My first unit back has been about writing creative non-fiction. It’s been a really interesting unit and one in which I’ve enjoyed the assigned readings and writing. It’s also the first unit where I’ve started sharing my work with friends. Workshopping is often an assessed part of my writing studies but seeking feedback from my friends – rather than other students who only exist as words on a screen – is something that’s new to me and has been somewhat nerve wracking but also easier than I thought it would be (if that makes any sense, I’m a woman of contradictions, if nothing else).
The below is for an assignment we had to do to evoke a place or setting. I got a High Distinction for it. My tutor thought it was good but that my last paragraph switches tense – which is does – and she thought it might actually work better in present tense, rather than in past. One of my earlier drafts had it in present tense but then I changed it, can’t remember why. Ah well, I’m happy with an HD.
When I was fifteen, my mother moved to a new house. At the time, we lived in the hills of rural Jamaica. The new house was on a large block of land with a huge garden plus my stepfather’s marijuana plantation was just a short walk away. She’d have all the things a green-thumbed stoner could want from their rustic hideaway. Everything, that is, except one of her daughters; I refused to go.
“It’s too far from the main road.”
“It’ll be too hard for me to get to school.”
“I won’t have my own room.”
Those were the excuses I made and no one argued. There was truth to them but not the whole truth. What I couldn’t say was I didn’t want to be around my mother’s growing unhappiness, her increasing marijuana consumption. I didn’t want to watch her disappear before my eyes as she smoked instead of eating. I thought living alone would be a better option and, at times, it was.
At first, I didn’t miss my family. I luxuriated in the space and privacy my new living conditions afforded me. But eventually the house expanded around me, all that space – the space once taken up by my sister, my mother, my stepfather – seemed endless. And then the stillness crept in. It filled the rooms my family left behind and it wasn’t a pleasant housemate. It crowded me, pressed in on me while I slept. It found the fear and loneliness in my heart and tugged it into my throat. Some nights I crawled into my closet so the walls felt closer and I felt less alone.
My mother’s oasis was only ten minutes away but it may as well have been ten hours. The road was a deeply rutted track made of marl, white and clay-like. It stretched out between us like an umbilical cord, frayed and strained. The wet season rains made it a river of milk. When dry, my feet would stir the road up into dust, which then coated my face and hair like sifted flour. When breathed in, it became chalk in my mouth. It crumbled beneath my feet, an annoyance in the daytime and treacherous at night, a sometime solid.
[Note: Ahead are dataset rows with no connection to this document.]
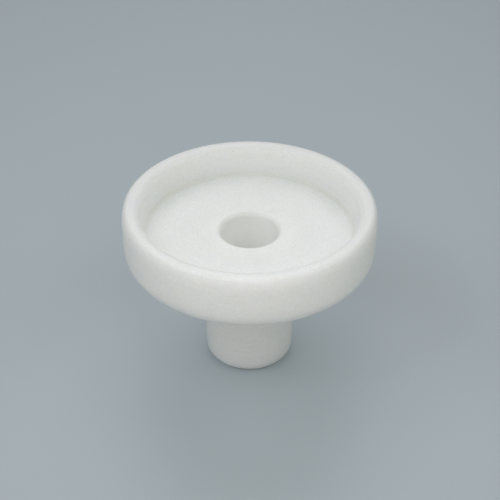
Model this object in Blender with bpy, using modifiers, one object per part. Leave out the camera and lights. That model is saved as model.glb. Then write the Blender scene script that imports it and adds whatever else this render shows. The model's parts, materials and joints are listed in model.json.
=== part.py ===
"""A turned plastic funnel: a shallow dish, a threaded stem that screws up into it, and a seal ring.

Metres, +Z up. The funnel stands on the end of its stem at z = 0, with its axis on the Z axis.
Every piece is drawn from the seat, the plane where the dish rests on the stem's shoulder.
"""
import math

import bmesh
import bpy
from mathutils import Matrix, Vector

# Dish
RIM_RADIUS = 0.0430          # outside of the dish
DISH_HEIGHT = 0.0205         # underside to the top of the lip
FLOOR_THICKNESS = 0.0098     # underside to the floor inside
LIP_WIDTH = 0.0056           # outside of the dish to the inner wall, measured at the lip
WALL_DRAFT = 0.0016          # how far the inner wall leans in on its way down to the floor
LIP_OUTER_ROUND = 0.0022
LIP_INNER_ROUND = 0.0030
UNDERSIDE_ROUND = 0.0060     # lower outer edge
FLOOR_ROUND = 0.0015         # foot of the inner wall
HOLE_ROUND = 0.0012          # edge of the hole in the floor
HOLE_ROUND_SHARE = 0.75      # the most of the ceiling above the socket that this edge may take

# Stem
BORE_RADIUS = 0.0103         # the bore, and the hole in the floor that it continues
STEM_LENGTH = 0.0420         # foot of the stem to the underside of the dish
STEM_TAPER = 0.0007          # how much thinner the stem's wall is at its foot
STEM_ROUND = 0.0029          # outer edge of the foot
BORE_CHAMFER = 0.0005        # edge of the bore at the foot
SHOULDER_WIDTH = 0.0016      # seat outside the thread
EDGE_CHAMFER = 0.0004        # small edges at the joint
RECESS_DEPTH = 0.0008        # how far the shoulder goes into the dish's underside

# Threaded joint: a right-hand thread on the stem's spigot, in a socket in the dish's underside
SOCKET_DEPTH = 0.0067
SEAT_GAP = 0.0003            # between faces that rest on each other
THREAD_PITCH = 0.0025
THREAD_HEIGHT = 0.0009
THREAD_ROOT_WIDTH = 0.0015
THREAD_CREST_WIDTH = 0.0007
THREAD_CLEARANCE = 0.0002    # at the crest, at the root and on each flank
THREAD_RELIEF = 0.0005       # plain spigot above and below the thread
THREAD_EMBED = 0.0005        # how far a thread's root reaches past the surface that it joins

# Seal ring, in a groove in the spigot's end
SEAL_SECTION = 0.0014        # diameter of the ring's round section
SEAL_GAP = 0.0003            # around the ring in its groove
SEAL_LAND = 0.0006           # spigot wall on each side of the groove

# Facets
TURN_STEPS = 64
ROUND_STEPS = 5              # to one rounded edge
THREAD_STEPS = 48            # to one turn of the thread
SEAL_STEPS = 12              # around the seal ring's section
SHARP_ANGLE = math.radians(35)

# Sizes that follow from the ones above
FLOOR_RADIUS = RIM_RADIUS - LIP_WIDTH - WALL_DRAFT
GROOVE_INNER_RADIUS = BORE_RADIUS + SEAL_LAND
GROOVE_OUTER_RADIUS = GROOVE_INNER_RADIUS + SEAL_SECTION + 2 * SEAL_GAP
SPIGOT_RADIUS = GROOVE_OUTER_RADIUS + SEAL_LAND
SPIGOT_END = SOCKET_DEPTH - SEAT_GAP
SOCKET_RADIUS = SPIGOT_RADIUS + THREAD_CLEARANCE
STEM_RADIUS = SOCKET_RADIUS + THREAD_HEIGHT + SHOULDER_WIDTH
FOOT_RADIUS = STEM_RADIUS - STEM_TAPER
RECESS_RADIUS = STEM_RADIUS + SEAT_GAP
UNDERSIDE = -RECESS_DEPTH
FOOT = UNDERSIDE - STEM_LENGTH
FLOOR = UNDERSIDE + FLOOR_THICKNESS
LIP = UNDERSIDE + DISH_HEIGHT
HOLE_EDGE_ROUND = min(HOLE_ROUND, HOLE_ROUND_SHARE * (FLOOR - SOCKET_DEPTH))
SEAL_CENTRE = SPIGOT_END - SEAL_SECTION / 2
GROOVE_BOTTOM = SPIGOT_END - SEAL_SECTION - SEAL_GAP
THREAD_LOW = -SEAT_GAP + THREAD_RELIEF + THREAD_ROOT_WIDTH / 2
THREAD_HIGH = SPIGOT_END - THREAD_RELIEF - THREAD_ROOT_WIDTH / 2


def clear_scene():
    for item in list(bpy.data.objects):
        bpy.data.objects.remove(item, do_unlink=True)


def make_collection(name):
    collection = bpy.data.collections.new(name)
    bpy.context.scene.collection.children.link(collection)
    return collection


def make_material(name, colour, roughness):
    material = bpy.data.materials.new(name)
    material.use_nodes = True
    shader = material.node_tree.nodes["Principled BSDF"]
    shader.inputs["Base Color"].default_value = (*colour, 1.0)
    shader.inputs["Roughness"].default_value = roughness
    shader.inputs["Metallic"].default_value = 0.0
    return material


def rounded_corner(before, corner, after, radius):
    """Points of the arc of this radius that is tangent to both sides of a corner."""
    before, corner, after = Vector(before), Vector(corner), Vector(after)
    to_before = (before - corner).normalized()
    to_after = (after - corner).normalized()
    half_angle = to_before.angle(to_after) / 2
    middle = (to_before + to_after).normalized()
    centre = corner + middle * radius / math.sin(half_angle)
    start = to_before * radius / math.tan(half_angle) - middle * radius / math.sin(half_angle)
    sweep = math.pi - 2 * half_angle
    if start.x * middle.y - start.y * middle.x > 0:
        sweep = -sweep
    turns = [Matrix.Rotation(sweep * step / ROUND_STEPS, 2) for step in range(ROUND_STEPS + 1)]
    return [centre + turn @ start for turn in turns]


def outline_points(corners):
    """A closed outline from corners (radius, height, rounding); a rounding of 0 keeps the corner sharp."""
    points = []
    for index, (across, height, rounding) in enumerate(corners):
        before = corners[index - 1][:2]
        after = corners[(index + 1) % len(corners)][:2]
        if rounding:
            points += rounded_corner(before, (across, height), after, rounding)
        else:
            points.append(Vector((across, height)))
    return points


def place(item, collection, axis):
    """Puts an object in its collection, with its origin at the seat on the funnel's axis."""
    collection.objects.link(item)
    item.parent = axis
    return item


def turned_piece(name, points, collection, axis, material):
    """Turns a closed outline, which runs down its outer side, about the funnel's axis."""
    mesh = bpy.data.meshes.new(name)
    count = len(points)
    edges = [(index, (index + 1) % count) for index in range(count)]
    mesh.from_pydata([(point.x, 0.0, point.y) for point in points], edges, [])
    mesh.materials.append(material)
    piece = place(bpy.data.objects.new(name, mesh), collection, axis)
    turn = piece.modifiers.new("Turn", "SCREW")
    turn.axis = "Z"
    turn.angle = 2 * math.pi
    turn.steps = TURN_STEPS
    turn.render_steps = TURN_STEPS
    turn.use_merge_vertices = True
    turn.merge_threshold = 0.00001
    turn.use_smooth_shade = False
    return piece


def helical_ridge(name, sides, low, high, collection, axis):
    """A right-hand thread: a section (radius, half height) swept up its helix, closed at both ends.

    low and high are the heights of the section's centre at the two ends. The helix crosses the XZ
    plane at +X where its height is THREAD_LOW, so that every thread on this helix fits every other.
    """
    turns = (high - low) / THREAD_PITCH
    steps = math.ceil(turns * THREAD_STEPS)
    start_angle = 2 * math.pi * (low - THREAD_LOW) / THREAD_PITCH
    across = Vector((math.cos(start_angle), math.sin(start_angle), 0.0))
    up = Vector((0.0, 0.0, 1.0))
    build = bmesh.new()
    corners = [build.verts.new(across * radius + up * (low + half)) for radius, half in sides]
    section = build.faces.new(corners)
    bmesh.ops.spin(
        build,
        geom=[section, *section.edges, *section.verts],
        cent=(0.0, 0.0, 0.0),
        axis=up,
        dvec=up * (high - low) / steps,
        angle=2 * math.pi * turns,
        steps=steps,
    )
    bmesh.ops.recalc_face_normals(build, faces=build.faces)
    mesh = bpy.data.meshes.new(name)
    build.to_mesh(mesh)
    build.free()
    ridge = place(bpy.data.objects.new(name, mesh), collection, axis)
    ridge.hide_render = True
    ridge.display_type = "WIRE"
    return ridge


def thread_section(root, crest, clearance):
    """The corners of a thread's section, grown by a clearance, with its root inside the wall."""
    root_half = THREAD_ROOT_WIDTH / 2 + clearance
    crest_half = THREAD_CREST_WIDTH / 2 + clearance
    inside = root - THREAD_EMBED
    return [(inside, -root_half), (root, -root_half), (crest, -crest_half),
            (crest, crest_half), (root, root_half), (inside, root_half)]


def join_boolean(piece, tool, operation):
    cut = piece.modifiers.new(tool.name, "BOOLEAN")
    cut.operation = operation
    cut.solver = "EXACT"
    cut.object = tool


def shade_round(piece):
    """Applies the modifiers, shades the round faces smooth and keeps the real edges sharp."""
    graph = bpy.context.evaluated_depsgraph_get()
    solid = bpy.data.meshes.new_from_object(piece.evaluated_get(graph))
    solid.name = piece.name
    piece.modifiers.clear()
    piece.data = solid
    solid.shade_smooth()
    solid.set_sharp_from_angle(angle=SHARP_ANGLE)


def make_dish(parts, cutters, axis, material):
    """The dish, with the threaded socket for the stem in its underside."""
    corners = [
        (RIM_RADIUS, LIP, LIP_OUTER_ROUND),
        (RIM_RADIUS, UNDERSIDE, UNDERSIDE_ROUND),
        (RECESS_RADIUS, UNDERSIDE, 0),
        (RECESS_RADIUS, 0.0, 0),
        (SOCKET_RADIUS + EDGE_CHAMFER, 0.0, 0),
        (SOCKET_RADIUS, EDGE_CHAMFER, 0),
        (SOCKET_RADIUS, SOCKET_DEPTH, 0),
        (BORE_RADIUS, SOCKET_DEPTH, 0),
        (BORE_RADIUS, FLOOR, HOLE_EDGE_ROUND),
        (FLOOR_RADIUS, FLOOR, FLOOR_ROUND),
        (FLOOR_RADIUS + WALL_DRAFT, LIP, LIP_INNER_ROUND),
    ]
    dish = turned_piece("dish", outline_points(corners), parts, axis, material)
    crest = SOCKET_RADIUS + THREAD_HEIGHT
    sides = thread_section(SOCKET_RADIUS, crest, THREAD_CLEARANCE)
    below = -THREAD_PITCH
    above = THREAD_HIGH + THREAD_CLEARANCE
    cutter = helical_ridge("socket_thread", sides, below, above, cutters, axis)
    join_boolean(dish, cutter, "DIFFERENCE")
    return dish


def make_stem(parts, cutters, axis, material):
    """The stem: a thick tube with a shoulder, a threaded spigot and a groove for the seal ring."""
    corners = [
        (SPIGOT_RADIUS - EDGE_CHAMFER, SPIGOT_END, 0),
        (SPIGOT_RADIUS, SPIGOT_END - EDGE_CHAMFER, 0),
        (SPIGOT_RADIUS, -SEAT_GAP, 0),
        (STEM_RADIUS - EDGE_CHAMFER, -SEAT_GAP, 0),
        (STEM_RADIUS, -SEAT_GAP - EDGE_CHAMFER, 0),
        (FOOT_RADIUS, FOOT, STEM_ROUND),
        (BORE_RADIUS + BORE_CHAMFER, FOOT, 0),
        (BORE_RADIUS, FOOT + BORE_CHAMFER, 0),
        (BORE_RADIUS, SPIGOT_END, 0),
        (GROOVE_INNER_RADIUS, SPIGOT_END, 0),
        (GROOVE_INNER_RADIUS, GROOVE_BOTTOM, 0),
        (GROOVE_OUTER_RADIUS, GROOVE_BOTTOM, 0),
        (GROOVE_OUTER_RADIUS, SPIGOT_END, 0),
    ]
    stem = turned_piece("stem", outline_points(corners), parts, axis, material)
    sides = thread_section(SPIGOT_RADIUS, SPIGOT_RADIUS + THREAD_HEIGHT, 0.0)
    thread = helical_ridge("spigot_thread", sides, THREAD_LOW, THREAD_HIGH, cutters, axis)
    join_boolean(stem, thread, "UNION")
    return stem


def make_seal_ring(parts, axis, material):
    """A ring of round section in the groove in the spigot's end."""
    middle = (GROOVE_INNER_RADIUS + GROOVE_OUTER_RADIUS) / 2
    points = []
    for step in range(SEAL_STEPS):
        angle = math.pi / 2 - 2 * math.pi * step / SEAL_STEPS
        across = middle + SEAL_SECTION / 2 * math.cos(angle)
        height = SEAL_CENTRE + SEAL_SECTION / 2 * math.sin(angle)
        points.append(Vector((across, height)))
    return turned_piece("seal_ring", points, parts, axis, material)


def main():
    clear_scene()
    parts = make_collection("buchner_funnel")
    cutters = make_collection("thread_tools")
    axis = bpy.data.objects.new("funnel_axis", None)
    axis.location = (0.0, 0.0, -FOOT)
    parts.objects.link(axis)
    dish_plastic = make_material("dish_plastic", (0.86, 0.87, 0.85), 0.42)
    stem_plastic = make_material("stem_plastic", (0.85, 0.86, 0.84), 0.42)
    seal_rubber = make_material("seal_rubber", (0.60, 0.61, 0.60), 0.6)
    pieces = [
        make_dish(parts, cutters, axis, dish_plastic),
        make_stem(parts, cutters, axis, stem_plastic),
        make_seal_ring(parts, axis, seal_rubber),
    ]
    for piece in pieces:
        shade_round(piece)


main()
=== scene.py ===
"""Looks for a turned white plastic filter funnel: a dish, a stem that screws up into it, and a seal.

Every surface is a turned outline: a closed curve of radius and height, carried round the Z axis on
a grid of angle and distance along the outline. The two threads are that same grid, pushed out along
a helix. Lengths are in millimetres until a mesh is made, and in metres after that.
"""
import json
import math

import bpy
import numpy as np
from mathutils import Matrix, Vector


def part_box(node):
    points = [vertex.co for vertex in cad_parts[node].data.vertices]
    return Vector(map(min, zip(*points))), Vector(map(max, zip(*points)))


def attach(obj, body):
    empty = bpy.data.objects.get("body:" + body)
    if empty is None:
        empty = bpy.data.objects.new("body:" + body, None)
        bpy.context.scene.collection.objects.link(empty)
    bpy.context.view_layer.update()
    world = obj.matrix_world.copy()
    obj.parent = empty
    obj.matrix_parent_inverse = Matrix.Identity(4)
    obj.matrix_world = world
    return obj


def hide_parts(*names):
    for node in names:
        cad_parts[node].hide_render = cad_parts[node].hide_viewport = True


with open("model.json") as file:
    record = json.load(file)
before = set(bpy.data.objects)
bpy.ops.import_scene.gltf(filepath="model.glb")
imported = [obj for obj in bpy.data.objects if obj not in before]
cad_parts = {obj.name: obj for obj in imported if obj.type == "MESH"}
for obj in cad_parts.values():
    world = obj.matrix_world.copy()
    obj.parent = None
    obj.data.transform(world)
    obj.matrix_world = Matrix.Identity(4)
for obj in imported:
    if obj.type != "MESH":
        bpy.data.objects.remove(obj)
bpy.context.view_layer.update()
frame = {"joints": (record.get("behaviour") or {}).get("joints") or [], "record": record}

MM = 0.001

# Places taken from the solid model
DISH_LOW, DISH_HIGH = (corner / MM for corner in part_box("dish"))
STEM_LOW, STEM_HIGH = (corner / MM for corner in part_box("stem"))
SEAL_LOW, SEAL_HIGH = (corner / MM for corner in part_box("seal_ring"))
MOUNTS = {mount["name"]: mount["pos_m"] for mount in frame["record"]["mounts"]}
JOINT_HEIGHTS = [joint["pos_m"][2] / MM for joint in frame["joints"] if "pos_m" in joint]
RIM = DISH_HIGH.x
LIP = DISH_HIGH.z
UNDERSIDE = DISH_LOW.z
FLOOR = MOUNTS["filter_seat"][2] / MM
SEAT = JOINT_HEIGHTS[0]
FOOT = STEM_LOW.z
STEM = STEM_HIGH.x

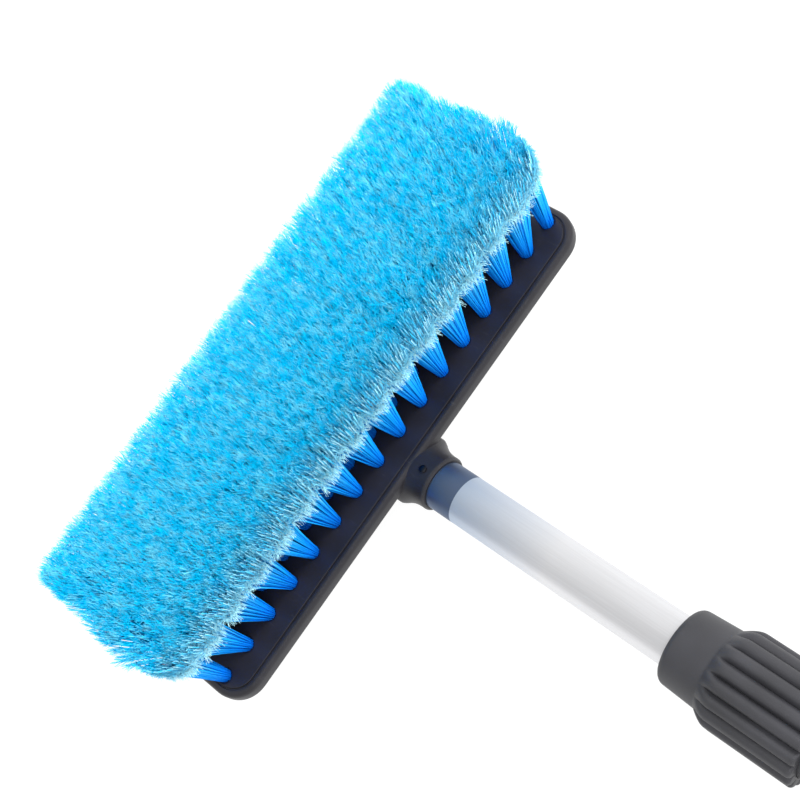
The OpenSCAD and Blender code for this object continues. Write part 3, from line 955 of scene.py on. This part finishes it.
hanging = scaled(tree, vector_calc(tree, "ADD", scaled(tree, pull, 0.2), downwards), bent)
spot = vector_calc(tree, "ADD", vector_calc(tree, "ADD", on_line, aside), hanging)
# Frayed and painted pale on the handle side: partly real fraying, partly painted light.
fray = calc(tree, "MULTIPLY", graded(tree, pulled, 0.3, 0.75), graded(tree, luck, 0.0, 0.7, 0.25, 1.0))
thin = graded(tree, along, 0.0, 1.0, 1.0, 0.4)
fine = graded(tree, pulled, 0.2, 0.8, 1.0, 0.8)
thickness = calc(tree, "MULTIPLY", calc(tree, "MULTIPLY", thin, fine), given["Radius"])
end_strands(tree, curves, spot, reach, fray, thickness, given["Finish"])
print("hair recipe has", len(tree.nodes), "nodes")

# %% Grow the five rows
for row, node in enumerate(row_names):
    planting = plant_row(row)
    filaments = grow(f"filaments_row_{row + 1}", planting, filament_recipe, Seed=row)
    place(filaments, bristle_blue, "bristle", node)
    hairs = grow(f"flagged_ends_row_{row + 1}", planting, hair_recipe, Seed=row + 50)
    place(hairs, bristle_blue, "bristle", node)

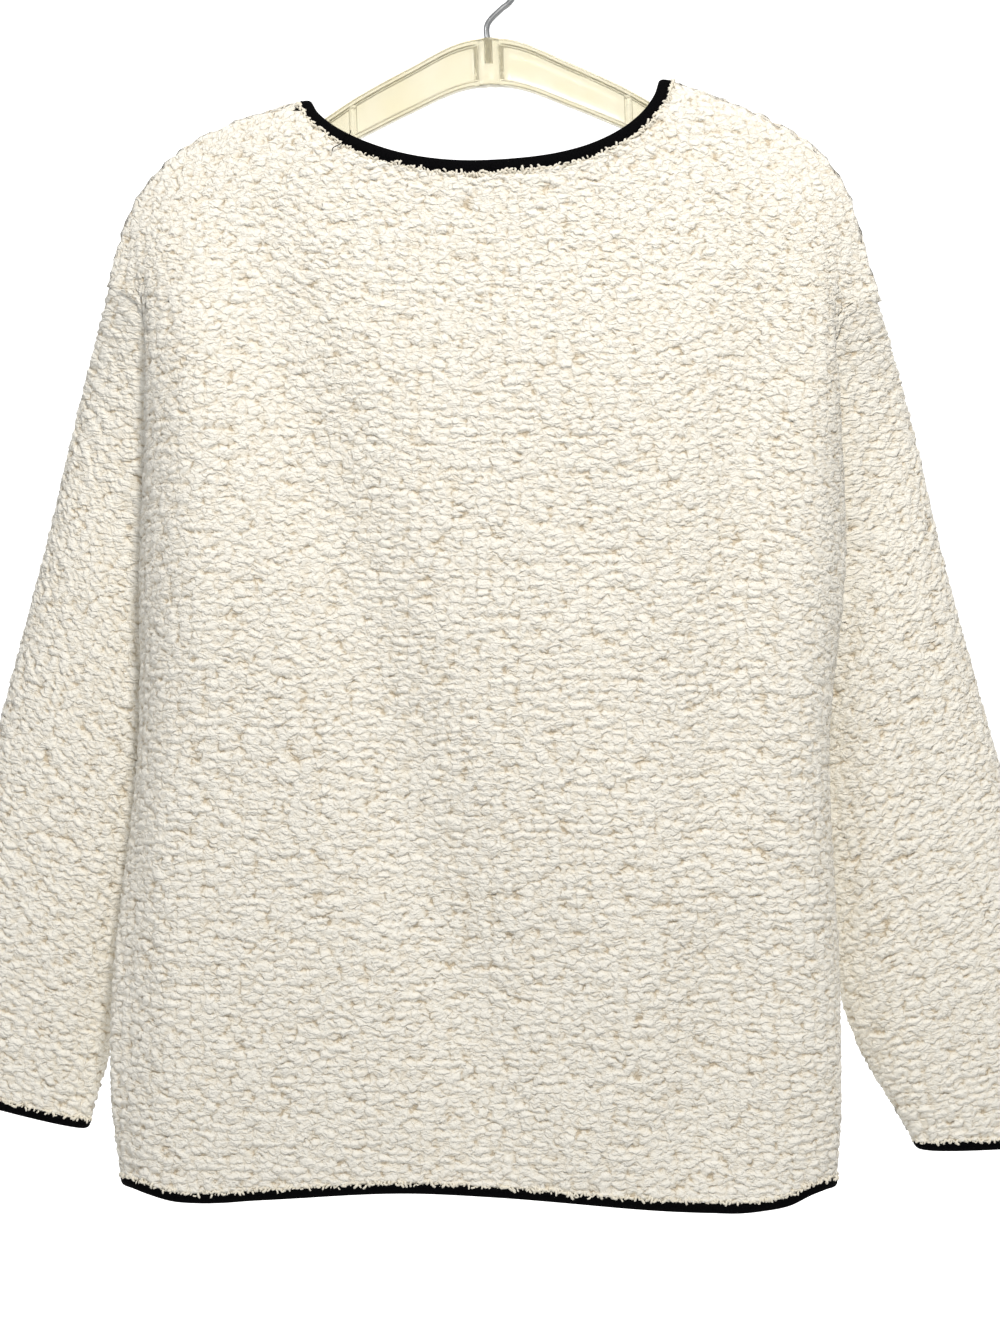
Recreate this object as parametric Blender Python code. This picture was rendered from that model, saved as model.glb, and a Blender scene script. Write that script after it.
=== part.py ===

In the beginning, I would only go to my mother’s house in the daytime. I’d leave in sunlight and rush home before dark. For two years, I walked that road. Sometimes because I was lonely and craved voices that weren’t my own. Other times, I was just hungry and wanted a proper meal, something other than the crinkly packets of junk food or bright orange cheese I purchased from the store. Walking that road of an afternoon, I would smell wood fires and cooking, all the smells and sounds of families getting ready to eat. I would walk faster, eager to be with my own family. A teenager’s practicality in action, showing up on my mother’s doorstep just in time for dinner but always keeping an eye on the outside light. Like a reverse vampire, my goal was to get home before dark.
Walking that road at night was the stuff of nightmares. There were no streetlights. The pitch black night was punctured only by the faint flicker of neighbouring houses. In the dark, the air was too close and the sounds too big. My mouth tasted of fear, bitter as Jamaican Cerasee tea (a herbal drink thought to cure pretty much anything). I walked as fast as I could on the barely-there road. To walk any faster was to risk a sprained ankle. Running was out of the question as it would just antagonise the feral neighbourhood dogs, snarling and snapping at my heels. I could hear them coming a mile away, their claws scrabbling on the rocks and their harsh breaths echoing in the silence. Their presence in the dark made me feel hunted.
The road between my mother and me is a two-way birth canal. At one end is my home, silent and still, an unfriendly womb. At the other, there’s light and voices but I don’t know who will deliver me. Will it be the mother I can talk to about my teenage problems or a woman in the grips of marijuana psychosis, obsessed with religion and Bible verse? This woman of fire and brimstone scares me and makes me ashamed although, unlike my sister, I can escape when it gets too much. I can feel safe in both of our houses but the road that lies between is a thing to be reckoned with. Yet, in all those years, I never once think to get a torch.